Though I certainly hope the field of journalism doesn't end up being run by yahoos with a 'blog' such as myself. As much as blogs cover important topics, most writers don't have the resources, time, or talent to get the job done right. (See also: Prince of Petworth. Sorry. Not to be mean, but if that's where journalism is headed then count me out.)
1:23 pm
Leonard Downey is an idiot. First he helped kill the Wash Post; now he pontificates as a media expert.
Typical Bush-era American-style idiocy - you fail, but you get promoted, & continue to be considered an expert. See also, Larry Summers, Tim Geithner, Ben Bernacke, et al.
2:43 pm
I only get my local news from alt-weeklies, excepting the occassional post on an -ist blog. But many people seem to neglect taking them too seriously, perhaps because they generally spurn conventional styles of reportage found in mainstream dailies. Whenever I refer to a story in the City Paper or the Village Voice (depending where I am at the time), it is usually met with suspicion.
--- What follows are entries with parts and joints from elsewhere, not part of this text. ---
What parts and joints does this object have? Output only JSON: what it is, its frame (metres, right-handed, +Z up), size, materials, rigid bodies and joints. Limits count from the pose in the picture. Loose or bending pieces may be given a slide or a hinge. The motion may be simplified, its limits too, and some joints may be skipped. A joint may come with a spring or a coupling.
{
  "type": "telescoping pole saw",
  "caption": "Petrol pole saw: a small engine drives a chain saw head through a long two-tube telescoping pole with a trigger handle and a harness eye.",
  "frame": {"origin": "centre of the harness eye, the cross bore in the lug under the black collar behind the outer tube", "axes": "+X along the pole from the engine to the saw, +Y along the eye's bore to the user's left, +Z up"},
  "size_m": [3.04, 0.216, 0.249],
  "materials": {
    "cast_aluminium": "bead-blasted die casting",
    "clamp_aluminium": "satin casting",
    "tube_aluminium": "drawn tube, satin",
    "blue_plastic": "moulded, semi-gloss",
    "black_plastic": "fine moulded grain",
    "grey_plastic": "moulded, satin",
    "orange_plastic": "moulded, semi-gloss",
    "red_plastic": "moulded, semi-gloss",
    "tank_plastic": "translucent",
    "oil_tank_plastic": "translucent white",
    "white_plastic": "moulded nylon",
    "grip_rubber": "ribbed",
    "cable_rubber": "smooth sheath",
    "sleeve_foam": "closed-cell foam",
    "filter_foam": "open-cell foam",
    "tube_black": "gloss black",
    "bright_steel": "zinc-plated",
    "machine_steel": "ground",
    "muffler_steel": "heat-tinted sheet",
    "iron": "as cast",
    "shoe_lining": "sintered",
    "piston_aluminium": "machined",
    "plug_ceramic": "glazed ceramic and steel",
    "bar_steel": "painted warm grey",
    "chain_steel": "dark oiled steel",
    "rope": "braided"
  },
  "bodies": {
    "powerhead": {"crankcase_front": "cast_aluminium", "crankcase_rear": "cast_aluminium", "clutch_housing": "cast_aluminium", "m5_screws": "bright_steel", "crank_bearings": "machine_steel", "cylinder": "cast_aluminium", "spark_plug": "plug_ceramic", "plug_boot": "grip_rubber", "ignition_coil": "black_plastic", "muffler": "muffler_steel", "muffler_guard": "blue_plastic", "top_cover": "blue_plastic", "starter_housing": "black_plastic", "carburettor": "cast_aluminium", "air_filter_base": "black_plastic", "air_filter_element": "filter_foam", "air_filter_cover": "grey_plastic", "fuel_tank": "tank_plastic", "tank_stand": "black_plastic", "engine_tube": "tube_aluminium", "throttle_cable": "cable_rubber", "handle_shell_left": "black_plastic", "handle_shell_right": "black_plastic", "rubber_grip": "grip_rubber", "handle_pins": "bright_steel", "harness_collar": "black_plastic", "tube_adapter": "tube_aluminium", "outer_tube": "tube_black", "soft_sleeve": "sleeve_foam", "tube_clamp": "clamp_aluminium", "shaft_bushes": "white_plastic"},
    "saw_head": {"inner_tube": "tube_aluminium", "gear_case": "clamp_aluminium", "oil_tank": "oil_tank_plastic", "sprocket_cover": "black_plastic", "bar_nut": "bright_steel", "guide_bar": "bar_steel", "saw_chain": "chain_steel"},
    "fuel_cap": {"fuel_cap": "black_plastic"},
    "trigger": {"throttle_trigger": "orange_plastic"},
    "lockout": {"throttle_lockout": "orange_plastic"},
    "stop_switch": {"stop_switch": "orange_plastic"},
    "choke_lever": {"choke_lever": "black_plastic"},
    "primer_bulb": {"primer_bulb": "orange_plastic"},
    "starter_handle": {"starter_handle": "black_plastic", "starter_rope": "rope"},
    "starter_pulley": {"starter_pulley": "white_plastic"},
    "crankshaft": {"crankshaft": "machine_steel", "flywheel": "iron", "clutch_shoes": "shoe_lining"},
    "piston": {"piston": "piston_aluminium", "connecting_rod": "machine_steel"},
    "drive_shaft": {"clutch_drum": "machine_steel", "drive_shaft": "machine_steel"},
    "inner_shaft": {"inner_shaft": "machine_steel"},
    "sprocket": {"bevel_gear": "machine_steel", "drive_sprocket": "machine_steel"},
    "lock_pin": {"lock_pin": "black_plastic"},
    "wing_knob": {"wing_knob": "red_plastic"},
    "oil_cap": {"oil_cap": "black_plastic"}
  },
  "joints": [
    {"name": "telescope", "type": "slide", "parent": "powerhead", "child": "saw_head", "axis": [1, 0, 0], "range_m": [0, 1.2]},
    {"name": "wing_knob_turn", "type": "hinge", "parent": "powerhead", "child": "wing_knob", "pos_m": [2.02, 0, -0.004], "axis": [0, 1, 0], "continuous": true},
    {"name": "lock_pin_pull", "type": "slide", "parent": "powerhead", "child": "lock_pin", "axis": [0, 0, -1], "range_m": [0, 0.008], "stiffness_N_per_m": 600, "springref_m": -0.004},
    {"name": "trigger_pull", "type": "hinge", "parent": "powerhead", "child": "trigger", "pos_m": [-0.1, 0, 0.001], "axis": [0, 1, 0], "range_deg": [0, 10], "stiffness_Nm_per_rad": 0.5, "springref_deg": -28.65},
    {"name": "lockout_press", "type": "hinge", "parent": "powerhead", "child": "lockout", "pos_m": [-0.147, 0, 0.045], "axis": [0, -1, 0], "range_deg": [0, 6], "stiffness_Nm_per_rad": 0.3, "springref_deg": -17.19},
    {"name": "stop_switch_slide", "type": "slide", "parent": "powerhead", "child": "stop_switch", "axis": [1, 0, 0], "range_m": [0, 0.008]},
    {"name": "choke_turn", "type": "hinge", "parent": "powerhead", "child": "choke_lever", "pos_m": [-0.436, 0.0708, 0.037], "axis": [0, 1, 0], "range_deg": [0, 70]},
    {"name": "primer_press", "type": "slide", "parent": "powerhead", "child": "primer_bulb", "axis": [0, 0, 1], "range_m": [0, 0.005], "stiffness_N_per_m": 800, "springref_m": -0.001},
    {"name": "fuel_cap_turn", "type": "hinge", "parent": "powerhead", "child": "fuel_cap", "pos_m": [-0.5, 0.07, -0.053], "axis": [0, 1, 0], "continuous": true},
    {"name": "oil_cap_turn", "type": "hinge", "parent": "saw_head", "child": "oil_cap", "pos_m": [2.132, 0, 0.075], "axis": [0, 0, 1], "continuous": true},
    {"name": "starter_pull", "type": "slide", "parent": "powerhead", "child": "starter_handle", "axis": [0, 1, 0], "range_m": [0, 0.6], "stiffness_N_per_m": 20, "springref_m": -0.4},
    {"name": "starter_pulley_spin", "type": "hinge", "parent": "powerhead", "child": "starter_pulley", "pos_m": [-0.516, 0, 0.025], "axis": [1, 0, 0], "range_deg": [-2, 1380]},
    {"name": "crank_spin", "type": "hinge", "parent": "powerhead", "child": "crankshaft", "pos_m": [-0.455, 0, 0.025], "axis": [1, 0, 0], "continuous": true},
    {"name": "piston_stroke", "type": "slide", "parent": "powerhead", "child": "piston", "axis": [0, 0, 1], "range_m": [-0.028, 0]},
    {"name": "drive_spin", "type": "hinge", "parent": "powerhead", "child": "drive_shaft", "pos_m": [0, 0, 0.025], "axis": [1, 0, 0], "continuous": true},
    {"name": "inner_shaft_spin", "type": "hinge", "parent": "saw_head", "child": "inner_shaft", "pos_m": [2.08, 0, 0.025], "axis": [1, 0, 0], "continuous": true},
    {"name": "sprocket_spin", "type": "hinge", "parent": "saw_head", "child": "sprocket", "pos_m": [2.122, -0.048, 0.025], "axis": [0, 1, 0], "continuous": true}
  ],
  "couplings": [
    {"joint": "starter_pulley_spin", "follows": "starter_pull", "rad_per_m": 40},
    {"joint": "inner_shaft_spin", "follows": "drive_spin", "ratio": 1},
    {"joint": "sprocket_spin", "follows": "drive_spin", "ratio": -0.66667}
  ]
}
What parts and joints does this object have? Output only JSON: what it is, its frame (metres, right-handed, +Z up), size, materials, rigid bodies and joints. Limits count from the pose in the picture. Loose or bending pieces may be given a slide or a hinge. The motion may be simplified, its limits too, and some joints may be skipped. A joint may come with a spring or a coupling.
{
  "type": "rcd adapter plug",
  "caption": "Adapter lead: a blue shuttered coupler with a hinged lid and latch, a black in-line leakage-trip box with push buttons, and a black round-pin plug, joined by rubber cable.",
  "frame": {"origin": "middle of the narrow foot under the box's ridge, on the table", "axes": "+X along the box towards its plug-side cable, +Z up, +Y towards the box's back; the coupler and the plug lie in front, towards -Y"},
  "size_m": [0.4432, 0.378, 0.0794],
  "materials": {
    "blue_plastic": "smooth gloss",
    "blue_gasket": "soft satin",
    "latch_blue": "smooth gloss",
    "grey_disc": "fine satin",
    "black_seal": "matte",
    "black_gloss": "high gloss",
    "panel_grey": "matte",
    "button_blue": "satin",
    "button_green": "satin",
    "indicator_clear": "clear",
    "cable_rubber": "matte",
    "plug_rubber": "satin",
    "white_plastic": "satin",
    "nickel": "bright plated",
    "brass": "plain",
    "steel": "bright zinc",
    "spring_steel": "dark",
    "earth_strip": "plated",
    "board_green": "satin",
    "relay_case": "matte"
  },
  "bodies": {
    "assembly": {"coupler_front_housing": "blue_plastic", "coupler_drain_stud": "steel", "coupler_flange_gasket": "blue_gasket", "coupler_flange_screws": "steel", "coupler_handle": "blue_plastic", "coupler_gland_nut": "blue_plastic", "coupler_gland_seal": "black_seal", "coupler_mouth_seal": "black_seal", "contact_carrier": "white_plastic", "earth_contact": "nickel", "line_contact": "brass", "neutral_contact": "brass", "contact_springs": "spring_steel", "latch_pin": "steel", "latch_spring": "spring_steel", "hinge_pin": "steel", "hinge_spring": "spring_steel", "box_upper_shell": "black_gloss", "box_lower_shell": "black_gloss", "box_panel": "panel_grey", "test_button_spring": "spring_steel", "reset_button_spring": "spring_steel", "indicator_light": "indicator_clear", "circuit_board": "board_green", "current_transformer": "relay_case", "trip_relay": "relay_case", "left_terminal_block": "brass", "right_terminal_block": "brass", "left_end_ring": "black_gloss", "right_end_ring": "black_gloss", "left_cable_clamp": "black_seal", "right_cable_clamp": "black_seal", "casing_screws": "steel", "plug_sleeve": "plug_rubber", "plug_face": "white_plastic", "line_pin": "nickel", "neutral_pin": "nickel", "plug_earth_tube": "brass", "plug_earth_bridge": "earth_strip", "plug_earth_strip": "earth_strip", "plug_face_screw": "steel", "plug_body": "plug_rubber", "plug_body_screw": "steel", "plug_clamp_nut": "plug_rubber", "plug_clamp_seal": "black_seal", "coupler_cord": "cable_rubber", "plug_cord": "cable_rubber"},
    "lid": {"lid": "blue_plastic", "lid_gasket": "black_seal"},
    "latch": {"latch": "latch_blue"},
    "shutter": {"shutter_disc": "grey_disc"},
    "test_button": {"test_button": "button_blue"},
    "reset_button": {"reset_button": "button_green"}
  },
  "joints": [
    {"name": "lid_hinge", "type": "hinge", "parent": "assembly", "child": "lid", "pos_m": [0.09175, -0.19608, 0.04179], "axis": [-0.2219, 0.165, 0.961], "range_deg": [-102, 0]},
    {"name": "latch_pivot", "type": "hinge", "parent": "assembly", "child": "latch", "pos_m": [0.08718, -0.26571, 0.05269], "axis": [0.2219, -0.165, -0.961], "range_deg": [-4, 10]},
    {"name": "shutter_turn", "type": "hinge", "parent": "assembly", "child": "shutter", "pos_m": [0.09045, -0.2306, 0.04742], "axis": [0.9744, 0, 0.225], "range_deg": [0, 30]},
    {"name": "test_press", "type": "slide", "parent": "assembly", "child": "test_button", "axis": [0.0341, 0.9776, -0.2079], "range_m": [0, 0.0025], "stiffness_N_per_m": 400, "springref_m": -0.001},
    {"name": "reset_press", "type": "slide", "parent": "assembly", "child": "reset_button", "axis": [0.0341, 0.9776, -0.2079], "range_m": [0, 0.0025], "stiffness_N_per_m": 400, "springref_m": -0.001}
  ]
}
I try to explain the necessity of alternative papers in holding a panoramic view of news, but anything not written in the dry, dispassionate NY Times format seems to makes people uncomfortable.
12:35 am
Does someone need a hug again?
3:56 pm
Dave Stroup,
The organizations (dailies, magazines) that charge a cover price for their publications are hurting badly...so that means the organizations that DON'T charge for their publications are doomed?
Not sure I follow your logic there.
While the dailies all wait for the other guy to be the first to charge for on-line news, those of us who never charged to begin with really aren't panicking.
While the last couple of years were rough, the alt-weeklies are in a much better position than the big dailies. We don't have the massive overhead, we focus on the things that count (as Erik pointed out), and we have actual sales forces that the digital startups have a hard time matching.
5:47 pm
Dear Tony Ortega -- I wish your paper was better. I'm not comparing it to any "digital startups" but to the old Village Voice. It's amazing to recall how much content was offered by the Voice before it was purchased by New Times. Now if you don't like the cover story, you're stuck with Musto and a few reviews. Yes, there are still a lot of ads.
Alan Malloy
Lower East Side, Manhattan
5:50 am
I've never lost my habit of picking up the Village Voice. There's some muscle on the old bones (Robbins; good music coverage; a book section [!]). The economy whacked it hard and much has died. The paper can't muster a letters section anymore, more than a shame. It's a telling loss of connectivity. The long cover stories, usually the only item listed in "Features" on the table of contents, rarely match the quality of New Yorker, New York, or NY Times Mags. The cover story generally begins with a snap and a hook, then turns into a notebook-dump that economically snakes through the advertising. I still want to see the old girl every week.